Inizia tutto dopo l’armistizio,
dopo l’8 settembre del ’43. Perché quella data dà il via a questi orrori? Il professor
Papo:
"Per la semplice ragione che l’Italia si è
sfasciata, si è inginocchiata, ha buttato via le armi. Tanto è vero, che i partigiani
jugoslavi non sono arrivati armati con carri armati e roba del genere: le armi le
hanno trovate sul posto, perché il nostro esercito le ha abbandonate per strada; ha
abbandonato carri armati, autoblinde, cannoni, mitragliatrici ... Quando un gruppo
di istriani si è ribellato di fronte a tanto scempio e ha voluto riprendere la bandiera
italiana e rimetterla al suo posto, questo gruppo di patrioti ha trovato le armi là,
dove l’esercito le aveva gettate, là dove i partigiani le avevano raccolte.

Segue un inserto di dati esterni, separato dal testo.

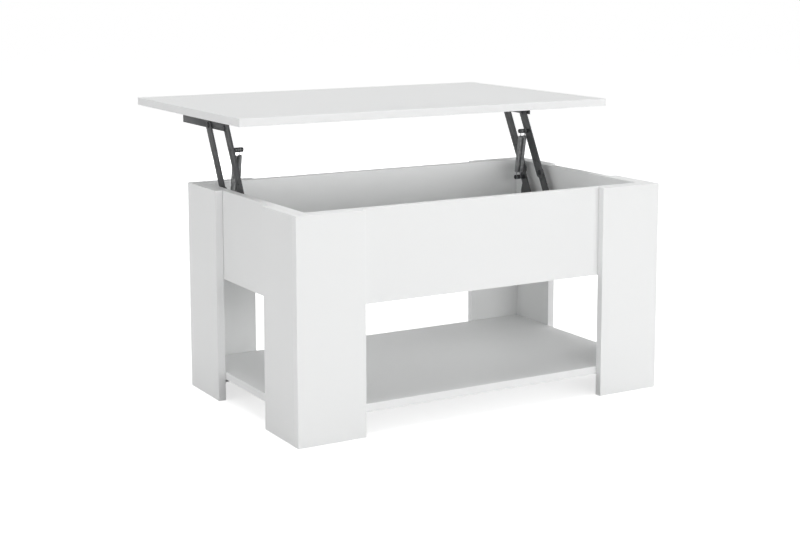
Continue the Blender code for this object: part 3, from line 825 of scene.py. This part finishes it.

In questi
giorni di interregno, i partigiani jugoslavi hanno commesso circa un migliaio di eccidi".
Gli
italiani devono assumersi la responsabilità di aver negato la verità delle Foibe per
‘pregiudiziali ideologiche’ o ‘convenienze internazionali’. La ferma denuncia è stata
pronunciata dal presidente della Repubblica, Giorgio Napolitano, nella ‘Giornata del
Ricordo’ 2007. L’anno precedente, il suo predecessore, Carlo Azeglio Ciampi, aveva
conferito la medaglia d’oro al merito civile a Licia Cossetto,
sopravvissuta all’eccidio delle Foibe e sorella della più sfortunata Norma, martire
torturata. Ecco la signora Licia ai nostri microfoni:
"L’ho
ricevuta come simbolo di tutti gli infoibati, nel ricordo di mia sorella che era una
ragazza giovane che non si curava di politica; era solo iscritta al GUF (Gruppi universitari
fascisti) perché era una studentessa. Si stava laureando in quel periodo, e invece
è stata presa perché volevano che collaborasse con loro. Lei si è rifiutata perché
si sentiva italiana. E allora l’hanno portata via e dopo varie vicissitudini l’hanno
trasferita nella scuola di Antignana, che è vicino a Tisino; l’hanno legata ad un
tavolo e non le dico quello che le hanno fatto…. Poi l’hanno buttata in una foiba,
ancora viva" ...
Anche la professoressa Licia Cosetto
è stata arrestata in quei giorni ...
"Sì, anch’io
ero stata arrestata, solo che mi avevano rinchiuso nella scuola elementare di Castellier,
e lì ho avuto la fortuna di trovare un mio compagno di scuola venuto lì per combinazione;
mi ha chiesto: “Cosa fai qui? Vieni, ti riaccompagno a casa”. Io di notte sono scappata
a piedi attraverso i boschi con una mia zia, sono venuta in Italia. Che Dio ci dia
la grazia di far conoscere anche le nostre sofferenze, perché io non ho perso solo
mia sorella: ho perso mio papà, ho perso zie, zii, cugini ... ho perso tutta la famiglia".